▶ [Dataset content]:
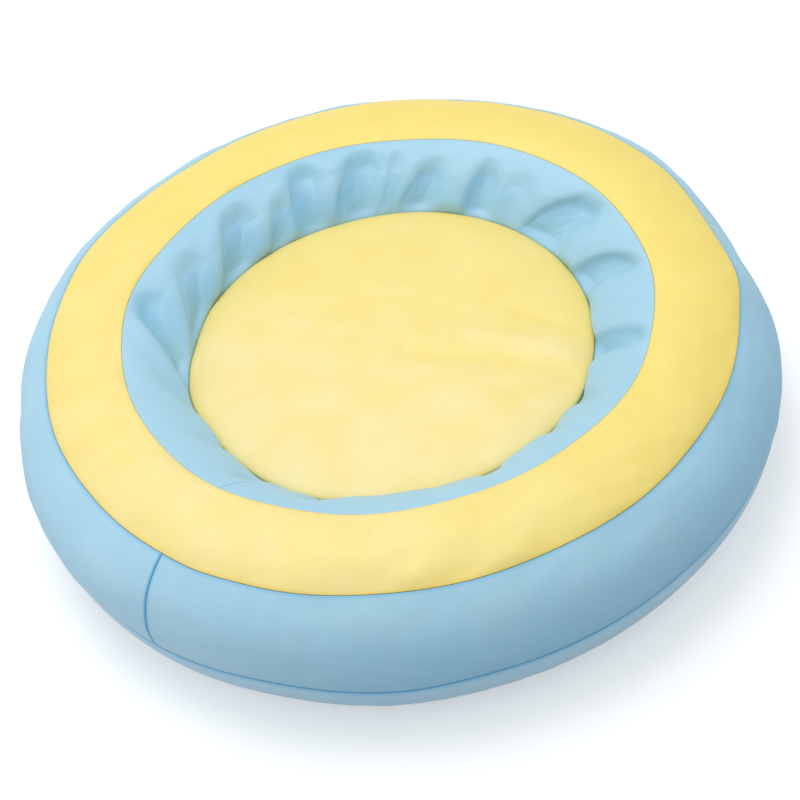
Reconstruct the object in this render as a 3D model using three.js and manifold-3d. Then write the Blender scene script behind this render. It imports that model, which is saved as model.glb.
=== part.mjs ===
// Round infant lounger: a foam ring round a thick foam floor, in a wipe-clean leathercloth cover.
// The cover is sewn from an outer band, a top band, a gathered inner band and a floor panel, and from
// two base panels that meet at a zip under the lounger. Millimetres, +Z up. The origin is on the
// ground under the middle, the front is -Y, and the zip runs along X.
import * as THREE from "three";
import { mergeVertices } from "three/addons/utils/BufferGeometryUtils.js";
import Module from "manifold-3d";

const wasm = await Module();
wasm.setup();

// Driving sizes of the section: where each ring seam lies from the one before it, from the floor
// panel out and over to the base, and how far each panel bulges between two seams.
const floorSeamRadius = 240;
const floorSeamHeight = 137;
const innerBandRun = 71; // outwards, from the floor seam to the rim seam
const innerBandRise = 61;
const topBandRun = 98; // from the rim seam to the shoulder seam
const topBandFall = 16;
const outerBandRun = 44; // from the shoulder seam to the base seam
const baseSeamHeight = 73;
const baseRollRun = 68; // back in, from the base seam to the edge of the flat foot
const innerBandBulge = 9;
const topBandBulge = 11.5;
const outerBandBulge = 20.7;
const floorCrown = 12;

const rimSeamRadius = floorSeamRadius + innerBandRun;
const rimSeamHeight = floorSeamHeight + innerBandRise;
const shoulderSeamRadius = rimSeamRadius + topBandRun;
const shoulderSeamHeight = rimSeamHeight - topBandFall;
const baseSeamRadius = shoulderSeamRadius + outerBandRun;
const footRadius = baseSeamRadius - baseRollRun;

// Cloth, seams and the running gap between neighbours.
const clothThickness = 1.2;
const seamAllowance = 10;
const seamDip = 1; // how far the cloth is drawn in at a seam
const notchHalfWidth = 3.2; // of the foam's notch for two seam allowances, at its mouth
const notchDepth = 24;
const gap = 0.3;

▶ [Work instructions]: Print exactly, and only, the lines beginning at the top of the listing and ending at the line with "const footRadius = baseSeamRadius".

▶ [The reply]:
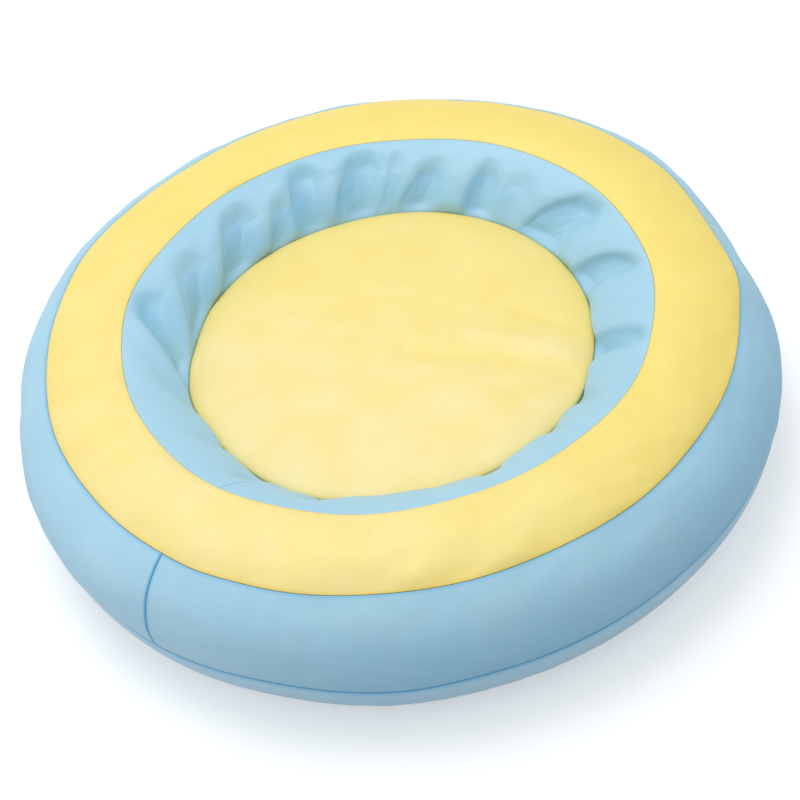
Reconstruct the object in this render as a 3D model using three.js and manifold-3d. Then write the Blender scene script behind this render. It imports that model, which is saved as model.glb.
=== part.mjs ===
// Round infant lounger: a foam ring round a thick foam floor, in a wipe-clean leathercloth cover.
// The cover is sewn from an outer band, a top band, a gathered inner band and a floor panel, and from
// two base panels that meet at a zip under the lounger. Millimetres, +Z up. The origin is on the
// ground under the middle, the front is -Y, and the zip runs along X.
import * as THREE from "three";
import { mergeVertices } from "three/addons/utils/BufferGeometryUtils.js";
import Module from "manifold-3d";

const wasm = await Module();
wasm.setup();

// Driving sizes of the section: where each ring seam lies from the one before it, from the floor
// panel out and over to the base, and how far each panel bulges between two seams.
const floorSeamRadius = 240;
const floorSeamHeight = 137;
const innerBandRun = 71; // outwards, from the floor seam to the rim seam
const innerBandRise = 61;
const topBandRun = 98; // from the rim seam to the shoulder seam
const topBandFall = 16;
const outerBandRun = 44; // from the shoulder seam to the base seam
const baseSeamHeight = 73;
const baseRollRun = 68; // back in, from the base seam to the edge of the flat foot
const innerBandBulge = 9;
const topBandBulge = 11.5;
const outerBandBulge = 20.7;
const floorCrown = 12;

const rimSeamRadius = floorSeamRadius + innerBandRun;
const rimSeamHeight = floorSeamHeight + innerBandRise;
const shoulderSeamRadius = rimSeamRadius + topBandRun;
const shoulderSeamHeight = rimSeamHeight - topBandFall;
const baseSeamRadius = shoulderSeamRadius + outerBandRun;
const footRadius = baseSeamRadius - baseRollRun;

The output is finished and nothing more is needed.